● WORK INSTRUCTIONS
Restate, word for word, all of the material shown below.
================================
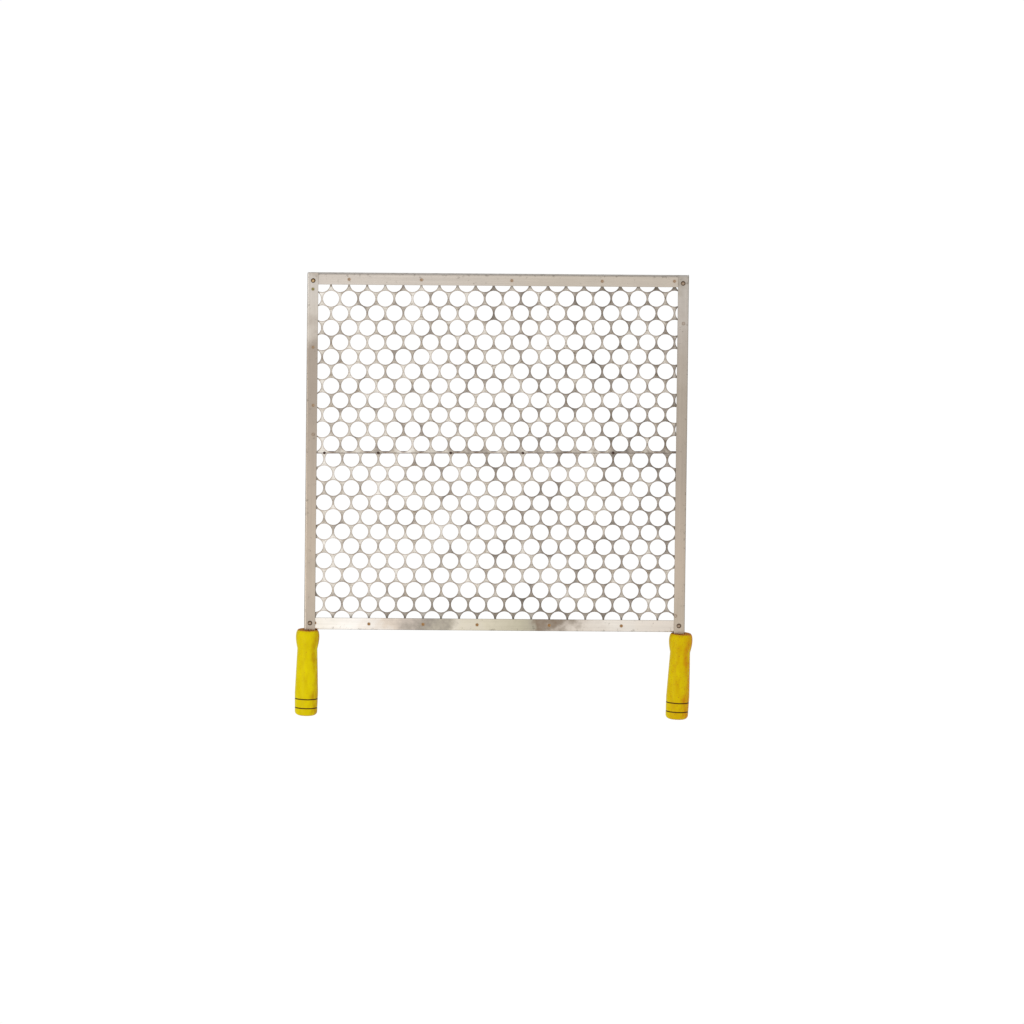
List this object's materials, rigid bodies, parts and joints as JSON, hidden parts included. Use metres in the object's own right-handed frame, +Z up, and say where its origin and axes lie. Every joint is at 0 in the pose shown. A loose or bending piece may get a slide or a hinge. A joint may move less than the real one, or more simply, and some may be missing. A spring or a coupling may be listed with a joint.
{
  "type": "barbecue grill grate",
  "caption": "Flat rectangular grill grate: perforated coin-blank sheets in a folded stainless angle frame, carried by turned wooden grips on tangs.",
  "frame": {"origin": "bottom centre of the whole grate's box: the level that the grips' collars reach down to, midway across and midway from the grips' ends to the back", "axes": "+X across the grate to the right, +Y from the grips to the back rail, +Z up out of the cooking side"},
  "size_m": [0.5208, 0.5898, 0.0308],
  "materials": {
    "frame_angle": "cold-rolled stainless angle, dull and slightly stained",
    "grid_sheet": "punched stainless sheet, dull grey with warm stains",
    "seam_bar": "cut stainless strip, dull",
    "rivets": "set rivets with stained rims",
    "weld_metal": "heat-tinted weld metal",
    "grips": "turned softwood, glossy lemon-yellow enamel with scored bands"
  },
  "bodies": {
    "root": {"left_side_rail": "frame_angle", "right_side_rail": "frame_angle", "back_rail": "frame_angle", "front_rail": "frame_angle", "back_grid_sheet": "grid_sheet", "front_grid_sheet": "grid_sheet", "seam_bar": "seam_bar", "back_left_rivet": "rivets", "back_right_rivet": "rivets", "front_left_rivet": "rivets", "front_right_rivet": "rivets", "left_grip": "grips", "right_grip": "grips", "back_rail_weld_1": "weld_metal", "back_rail_weld_2": "weld_metal", "back_rail_weld_3": "weld_metal", "back_rail_weld_4": "weld_metal", "back_rail_weld_5": "weld_metal", "front_rail_weld_1": "weld_metal", "front_rail_weld_2": "weld_metal", "front_rail_weld_3": "weld_metal", "front_rail_weld_4": "weld_metal", "front_rail_weld_5": "weld_metal", "front_rail_weld_6": "weld_metal", "front_rail_weld_7": "weld_metal", "left_rail_weld_1": "weld_metal", "left_rail_weld_2": "weld_metal", "left_rail_weld_3": "weld_metal", "left_rail_weld_4": "weld_metal", "left_rail_weld_5": "weld_metal", "left_rail_weld_6": "weld_metal", "right_rail_weld_1": "weld_metal", "right_rail_weld_2": "weld_metal", "right_rail_weld_3": "weld_metal", "right_rail_weld_4": "weld_metal", "right_rail_weld_5": "weld_metal", "seam_tack_1": "weld_metal", "seam_tack_2": "weld_metal", "seam_tack_3": "weld_metal", "seam_tack_4": "weld_metal", "seam_tack_5": "weld_metal"}
  },
  "joints": []
}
================================
● ANSWER TO THE EXERCISE
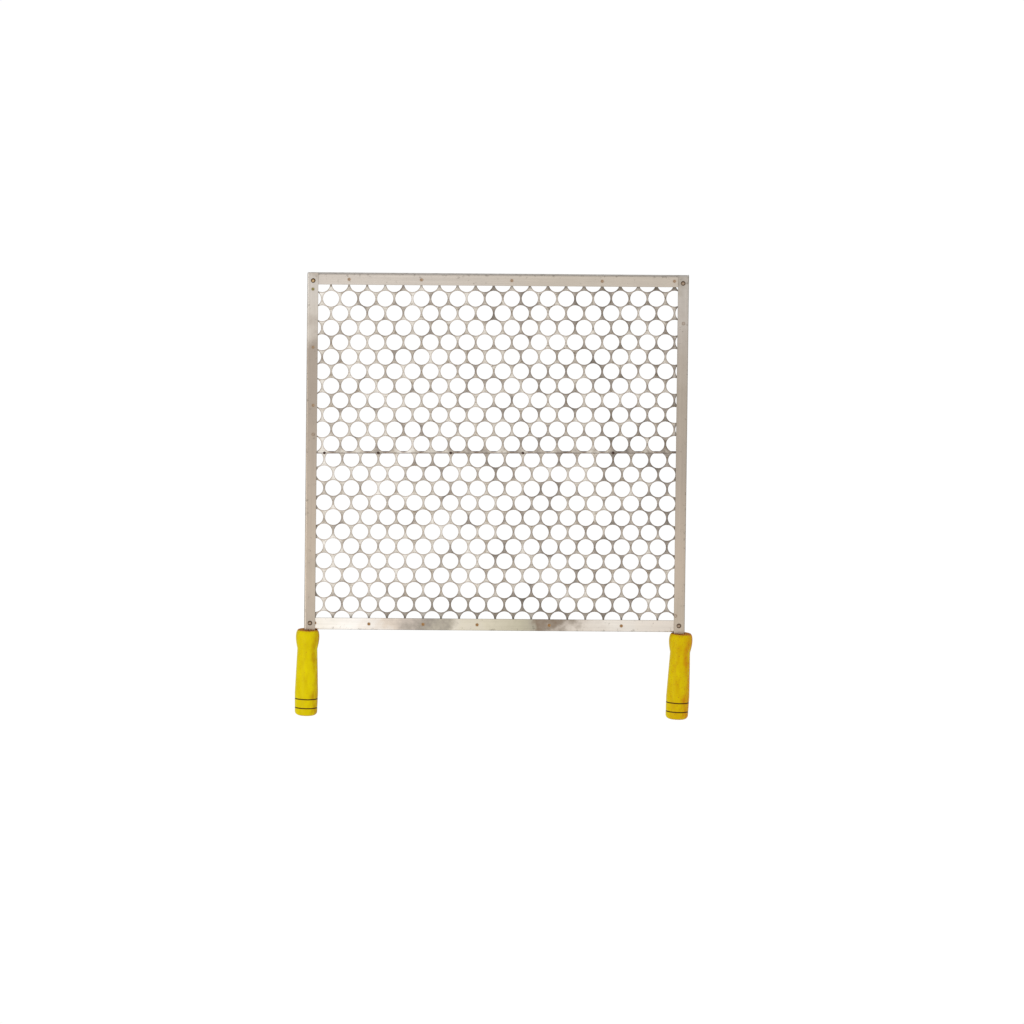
List this object's materials, rigid bodies, parts and joints as JSON, hidden parts included. Use metres in the object's own right-handed frame, +Z up, and say where its origin and axes lie. Every joint is at 0 in the pose shown. A loose or bending piece may get a slide or a hinge. A joint may move less than the real one, or more simply, and some may be missing. A spring or a coupling may be listed with a joint.
{
  "type": "barbecue grill grate",
  "caption": "Flat rectangular grill grate: perforated coin-blank sheets in a folded stainless angle frame, carried by turned wooden grips on tangs.",
  "frame": {"origin": "bottom centre of the whole grate's box: the level that the grips' collars reach down to, midway across and midway from the grips' ends to the back", "axes": "+X across the grate to the right, +Y from the grips to the back rail, +Z up out of the cooking side"},
  "size_m": [0.5208, 0.5898, 0.0308],
  "materials": {
    "frame_angle": "cold-rolled stainless angle, dull and slightly stained",
    "grid_sheet": "punched stainless sheet, dull grey with warm stains",
    "seam_bar": "cut stainless strip, dull",
    "rivets": "set rivets with stained rims",
    "weld_metal": "heat-tinted weld metal",
    "grips": "turned softwood, glossy lemon-yellow enamel with scored bands"
  },
  "bodies": {
    "root": {"left_side_rail": "frame_angle", "right_side_rail": "frame_angle", "back_rail": "frame_angle", "front_rail": "frame_angle", "back_grid_sheet": "grid_sheet", "front_grid_sheet": "grid_sheet", "seam_bar": "seam_bar", "back_left_rivet": "rivets", "back_right_rivet": "rivets", "front_left_rivet": "rivets", "front_right_rivet": "rivets", "left_grip": "grips", "right_grip": "grips", "back_rail_weld_1": "weld_metal", "back_rail_weld_2": "weld_metal", "back_rail_weld_3": "weld_metal", "back_rail_weld_4": "weld_metal", "back_rail_weld_5": "weld_metal", "front_rail_weld_1": "weld_metal", "front_rail_weld_2": "weld_metal", "front_rail_weld_3": "weld_metal", "front_rail_weld_4": "weld_metal", "front_rail_weld_5": "weld_metal", "front_rail_weld_6": "weld_metal", "front_rail_weld_7": "weld_metal", "left_rail_weld_1": "weld_metal", "left_rail_weld_2": "weld_metal", "left_rail_weld_3": "weld_metal", "left_rail_weld_4": "weld_metal", "left_rail_weld_5": "weld_metal", "left_rail_weld_6": "weld_metal", "right_rail_weld_1": "weld_metal", "right_rail_weld_2": "weld_metal", "right_rail_weld_3": "weld_metal", "right_rail_weld_4": "weld_metal", "right_rail_weld_5": "weld_metal", "seam_tack_1": "weld_metal", "seam_tack_2": "weld_metal", "seam_tack_3": "weld_metal", "seam_tack_4": "weld_metal", "seam_tack_5": "weld_metal"}
  },
  "joints": []
}